The Cost of Compliance is a Western Tax
Every time the US Navy is forced to posture against these movements, the American taxpayer picks up the tab. Meanwhile, the Chinese "failed" ship is likely operating on a shoestring budget with a crew that doesn't demand Western safety standards or high-end benefits.
We are engaged in an asymmetric war where the US is using a $2 billion Aegis-class destroyer to play "get off my lawn" with a 20-year-old rust bucket.
- US Daily OpEx for a Carrier Strike Group: Roughly $6.5 million.
- Chinese Daily OpEx for a sanctioned tanker: Roughly $25,000.
Who is actually winning the war of attrition?
The Data They Ignore
Let’s talk about volume. Despite the "blockade," China’s imports of crude from sanctioned regimes (Iran, Russia, Venezuela) reached record highs in the last 24 months. If the blockade were working, we would see a supply crunch in Shandong’s "teapot" refineries. Instead, they are running at near-peak capacity.
The ship mentioned in the India Today report is a single data point used to support a crumbling thesis. To understand the reality, you have to look at the aggregate flow.
Stop Asking if the Ship Arrived
The premise of the "failed mission" is flawed because it asks the wrong question.
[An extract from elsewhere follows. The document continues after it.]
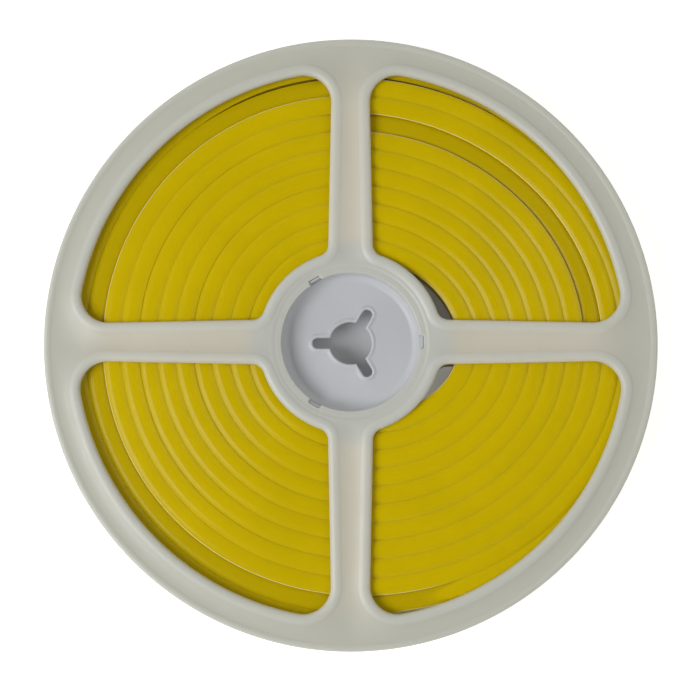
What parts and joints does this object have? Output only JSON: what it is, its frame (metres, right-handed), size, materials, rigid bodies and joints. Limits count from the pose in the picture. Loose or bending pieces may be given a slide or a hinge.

You are asking: "Did this specific ship dock at this specific pier?"
The CCP is asking: "How much did it cost the US to stop this specific ship, and can we do it 100 more times tomorrow?"
If you want to understand the modern maritime landscape, stop reading the play-by-play of individual vessels. Start looking at the scoreboard of total energy transferred. The US is winning the battles of headlines while losing the war of logistics.
The next time you see a headline about a "sanctioned ship retreating," realize that you aren't watching a victory. You’re watching a distraction. The ship didn't fail. It just moved the goalposts to a field where the US can't afford to play.
The blockade is a ghost. The ship is a pawn. The energy is already gone.